**CAD and scene scripts**
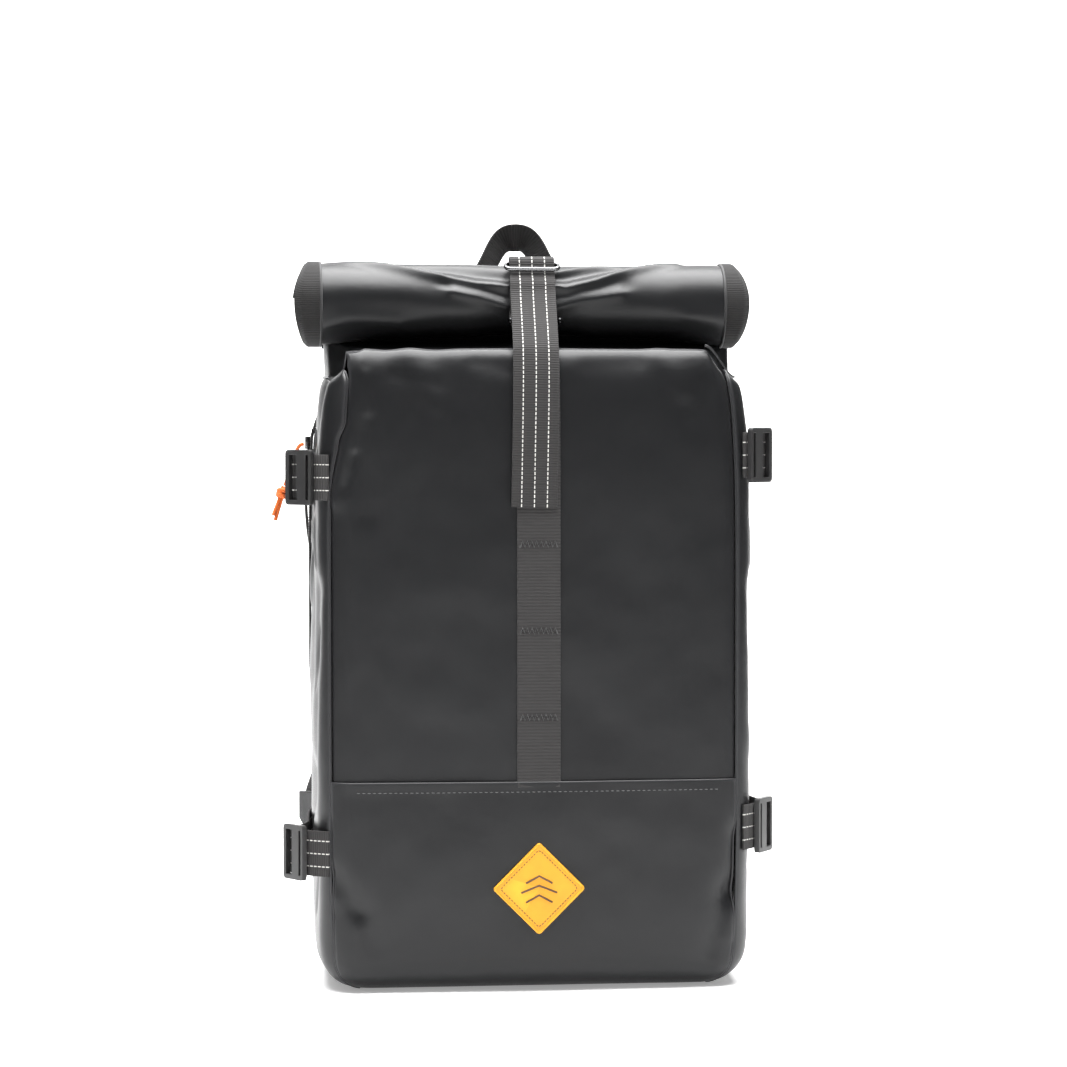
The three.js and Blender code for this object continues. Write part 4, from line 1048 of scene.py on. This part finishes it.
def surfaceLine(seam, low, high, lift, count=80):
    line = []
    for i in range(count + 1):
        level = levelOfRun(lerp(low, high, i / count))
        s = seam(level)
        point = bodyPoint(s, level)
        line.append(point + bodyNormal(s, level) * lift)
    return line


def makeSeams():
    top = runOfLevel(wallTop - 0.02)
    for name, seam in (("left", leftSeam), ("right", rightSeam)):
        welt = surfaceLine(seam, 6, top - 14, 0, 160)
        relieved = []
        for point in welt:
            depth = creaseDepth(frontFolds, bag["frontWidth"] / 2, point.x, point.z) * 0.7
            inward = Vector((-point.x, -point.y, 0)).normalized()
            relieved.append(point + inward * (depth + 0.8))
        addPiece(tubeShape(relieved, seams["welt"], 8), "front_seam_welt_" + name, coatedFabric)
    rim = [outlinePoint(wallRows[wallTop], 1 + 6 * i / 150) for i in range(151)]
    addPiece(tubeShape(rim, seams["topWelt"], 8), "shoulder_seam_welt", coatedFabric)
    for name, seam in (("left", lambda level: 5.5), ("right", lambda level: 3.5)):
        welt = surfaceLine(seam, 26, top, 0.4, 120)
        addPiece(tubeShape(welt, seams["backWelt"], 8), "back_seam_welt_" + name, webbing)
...
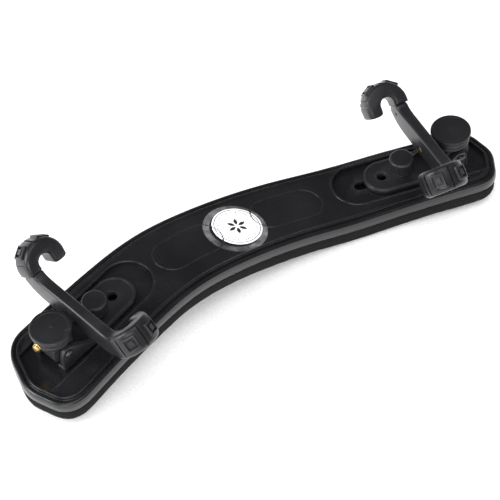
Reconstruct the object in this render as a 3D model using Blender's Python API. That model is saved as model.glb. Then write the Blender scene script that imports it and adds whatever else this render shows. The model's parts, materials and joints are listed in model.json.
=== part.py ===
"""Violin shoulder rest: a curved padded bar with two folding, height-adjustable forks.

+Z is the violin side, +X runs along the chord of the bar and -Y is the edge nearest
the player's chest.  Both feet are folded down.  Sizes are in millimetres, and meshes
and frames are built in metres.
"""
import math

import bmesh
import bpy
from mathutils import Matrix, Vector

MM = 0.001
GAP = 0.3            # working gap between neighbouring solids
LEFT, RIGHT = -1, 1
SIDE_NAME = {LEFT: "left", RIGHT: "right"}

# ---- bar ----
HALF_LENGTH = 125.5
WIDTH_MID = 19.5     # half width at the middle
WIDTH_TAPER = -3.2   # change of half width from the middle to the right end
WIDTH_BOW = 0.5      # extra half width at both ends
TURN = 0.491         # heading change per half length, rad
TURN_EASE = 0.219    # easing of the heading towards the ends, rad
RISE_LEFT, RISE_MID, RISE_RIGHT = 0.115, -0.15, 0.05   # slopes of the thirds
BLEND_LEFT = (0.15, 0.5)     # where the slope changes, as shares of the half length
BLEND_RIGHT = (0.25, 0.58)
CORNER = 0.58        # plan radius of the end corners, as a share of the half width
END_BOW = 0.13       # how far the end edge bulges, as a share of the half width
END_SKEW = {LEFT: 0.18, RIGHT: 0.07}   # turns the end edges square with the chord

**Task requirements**
In the listing above, find the line with "The three.js and" and the line with "return line", then print exactly those lines and every line between them.

**Response for this exercise**
The three.js and Blender code for this object continues. Write part 4, from line 1048 of scene.py on. This part finishes it.
def surfaceLine(seam, low, high, lift, count=80):
    line = []
    for i in range(count + 1):
        level = levelOfRun(lerp(low, high, i / count))
        s = seam(level)
        point = bodyPoint(s, level)
        line.append(point + bodyNormal(s, level) * lift)
    return line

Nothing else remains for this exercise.